* start DATA LINES *

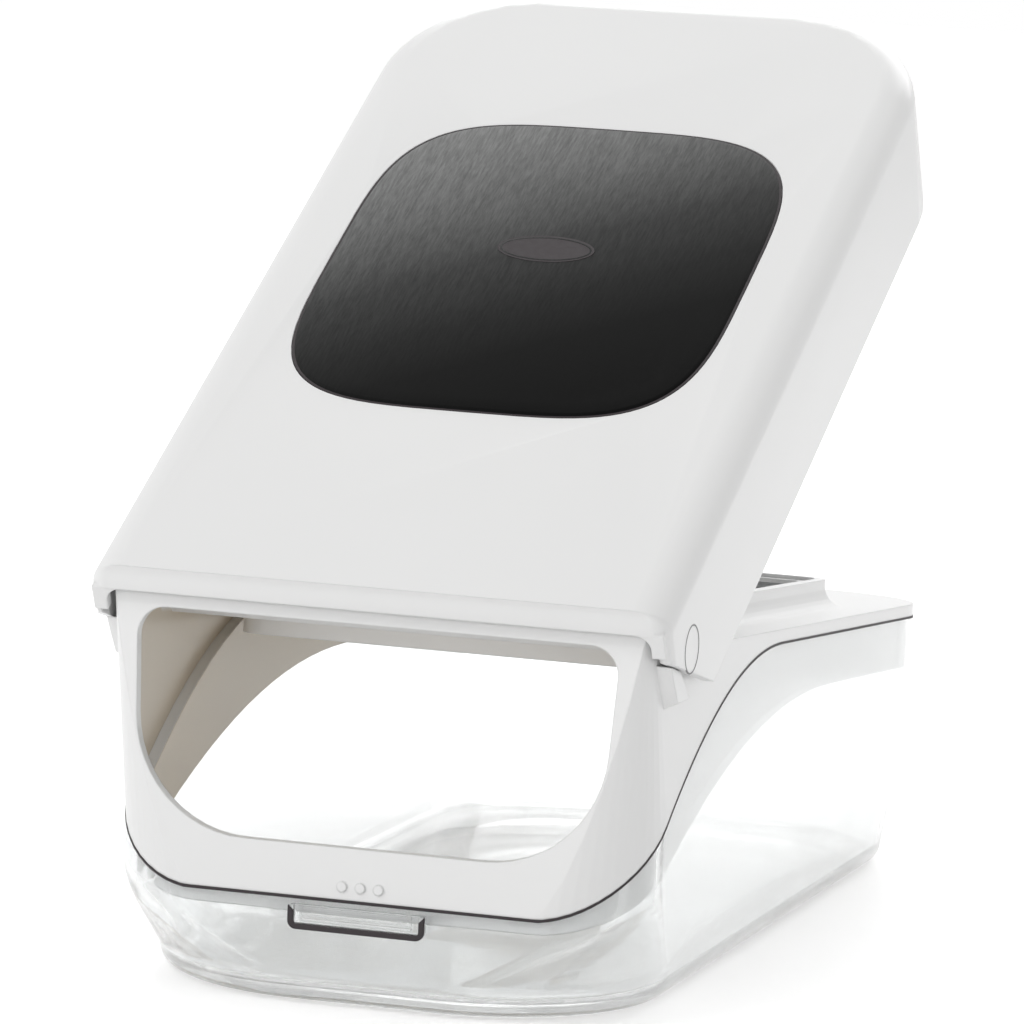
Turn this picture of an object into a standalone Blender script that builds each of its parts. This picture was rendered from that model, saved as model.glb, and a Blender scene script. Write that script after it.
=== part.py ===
"""Vegetable chopper with a pour opening: clear container, chopper body, blade grid and pressing lid.

Frame: X to the right as seen from the pour opening, Y to the back, Z up, in metres.
The origin is the centre of the container's flat base. The lid stands open on its stop.
"""
import math

import bmesh
import bpy
from mathutils import Vector

MM = 0.001
CLEAR = 0.3 * MM                 # gap between pieces that meet
HINGE_CLEAR = 0.1 * MM           # running gap of the hinge

# Container
HALF_WIDTH = 58.2 * MM           # outside, at the seam
HALF_LENGTH = 124.3 * MM
FRONT_CORNER = 22 * MM           # plan radii at the seam
REAR_CORNER = 28 * MM
BASE_FRONT_CORNER = 40 * MM      # plan radii of the base
BASE_REAR_CORNER = 36 * MM
SIDE_TAPER = 3 * MM              # how far the side walls lean in below the skirt
END_TAPER = 0.5 * MM             # the same at the front and the rear
TAPER_EASE = 1.5                 # above 1 the wall leaves the skirt's level upright
TAPER_STEPS = 4                  # rings between the base and the skirt's level
CONTAINER_WALL = 2.4 * MM
BASE_THICKNESS = 3.4 * MM
BASE_FILLET = 5 * MM

# Seam between container and body: low at the front, then up and gently down to the back
SEAM_FRONT = 22.2 * MM
SEAM_RISE_END = -16 * MM         # Y where the seam meets the body's sloping side band
SEAM_EASE = 0.92                 # below 1 the curve leaves the front corner more steeply
SIDE_STATIONS = 16               # points along the rising stretch
SIDE_BAND = 3 * MM               # body's side above the seam, at the deck

# Skirt of the body, hanging inside the container
SKIRT_FRONT = 17 * MM
SKIRT_RISE_END = 30 * MM
SKIRT_DROP = 11.6 * MM           # depth of the skirt behind its rise
SKIRT_GAP = 0.4 * MM
SKIRT_WALL = 2 * MM
LEDGE_HEIGHT = 2.4 * MM          # shoulder that rests on the container's rim

# Chopper body
BODY_WALL = 2.4 * MM
TOP_CORNER = 9 * MM              # plan radius of the block's front corners at the hinge axis
DECK_REAR = 58.3 * MM            # top of the deck at its rear end
DECK_SLOPE = 0.082               # the deck rises towards the front
BLOCK_RISE = 11.5 * MM           # top of the front block above the hinge axis
BLOCK_TOP_REACH = 6.4 * MM       # its flat top behind the hinge axis
BLOCK_FOOT_REACH = 17 * MM       # foot of its back slope behind the hinge axis
BLOCK_SHOULDER = 8.5 * MM        # rounded shoulders of the block, inside the lid's fillet
SHOULDER_CLEAR = 0.5 * MM        # the shoulder arc springs from just above the block's top

# Hinge
HINGE_SETBACK = 19.9 * MM        # hinge axis behind the body's front
HINGE_ABOVE_DECK = 0.65 * MM     # hinge axis above the deck's line
HINGE_PIN_RADIUS = 4.9 * MM
ROLL_RADIUS = 15.9 * MM          # round top edge of the pour opening's frame, about the hinge axis
LID_OPEN_ANGLE = math.radians(28)

# Pour opening
POUR_TOP_RISE = 1.4 * MM         # above the hinge axis
POUR_BOTTOM = 33.2 * MM
POUR_SIDE_TOP = 6.2 * MM         # side frame beside the opening, above and below
POUR_SIDE_BOTTOM = 8.6 * MM
POUR_TOP_CORNER = 6 * MM
POUR_BOTTOM_CORNER = 25 * MM

# Three raised dots and the finger tab on the front
DOT_RADIUS = 1.1 * MM
DOT_PITCH = 3.95 * MM
DOT_HEIGHT = 25.3 * MM
DOT_RELIEF = 0.5 * MM
TAB_HALF_WIDTH = 14.5 * MM
TAB_TOP = 21 * MM
TAB_BOTTOM = 16.2 * MM
TAB_REACH = 2.2 * MM
TAB_CORNER = 1.6 * MM
TAB_RIM = 1.1 * MM               # U-shaped rim round the ribbed grip
TAB_RECESS = 1 * MM              # grip behind the rim's face
TAB_RIBS = 3
TAB_RIB_RELIEF = 0.5 * MM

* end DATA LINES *

■ THE EXERCISE
From the opening line of the data above, please print each line as written up to and including the line that contains "BASE_FILLET = 5 * MM", and nothing more.

■ THE SOLUTION
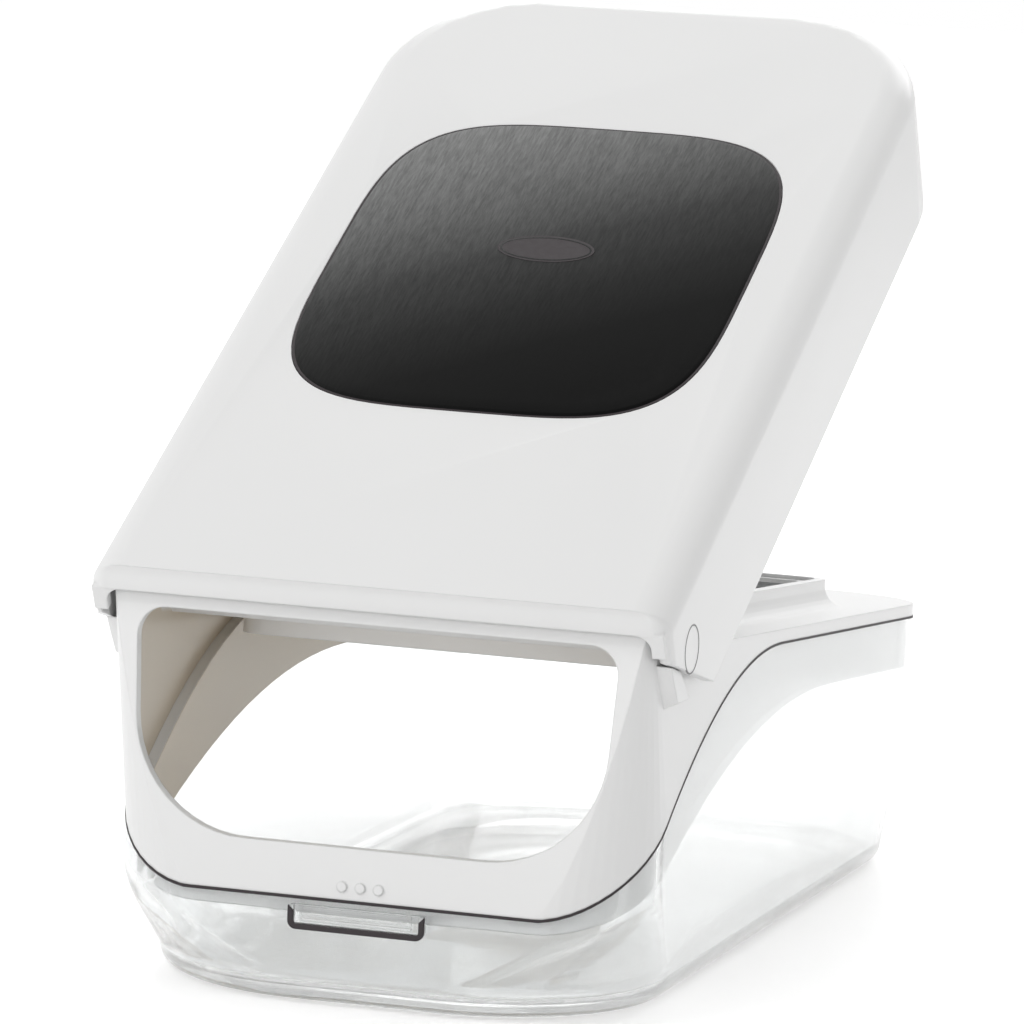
Turn this picture of an object into a standalone Blender script that builds each of its parts. This picture was rendered from that model, saved as model.glb, and a Blender scene script. Write that script after it.
=== part.py ===
"""Vegetable chopper with a pour opening: clear container, chopper body, blade grid and pressing lid.

Frame: X to the right as seen from the pour opening, Y to the back, Z up, in metres.
The origin is the centre of the container's flat base. The lid stands open on its stop.
"""
import math

import bmesh
import bpy
from mathutils import Vector

MM = 0.001
CLEAR = 0.3 * MM                 # gap between pieces that meet
HINGE_CLEAR = 0.1 * MM           # running gap of the hinge

# Container
HALF_WIDTH = 58.2 * MM           # outside, at the seam
HALF_LENGTH = 124.3 * MM
FRONT_CORNER = 22 * MM           # plan radii at the seam
REAR_CORNER = 28 * MM
BASE_FRONT_CORNER = 40 * MM      # plan radii of the base
BASE_REAR_CORNER = 36 * MM
SIDE_TAPER = 3 * MM              # how far the side walls lean in below the skirt
END_TAPER = 0.5 * MM             # the same at the front and the rear
TAPER_EASE = 1.5                 # above 1 the wall leaves the skirt's level upright
TAPER_STEPS = 4                  # rings between the base and the skirt's level
CONTAINER_WALL = 2.4 * MM
BASE_THICKNESS = 3.4 * MM
BASE_FILLET = 5 * MM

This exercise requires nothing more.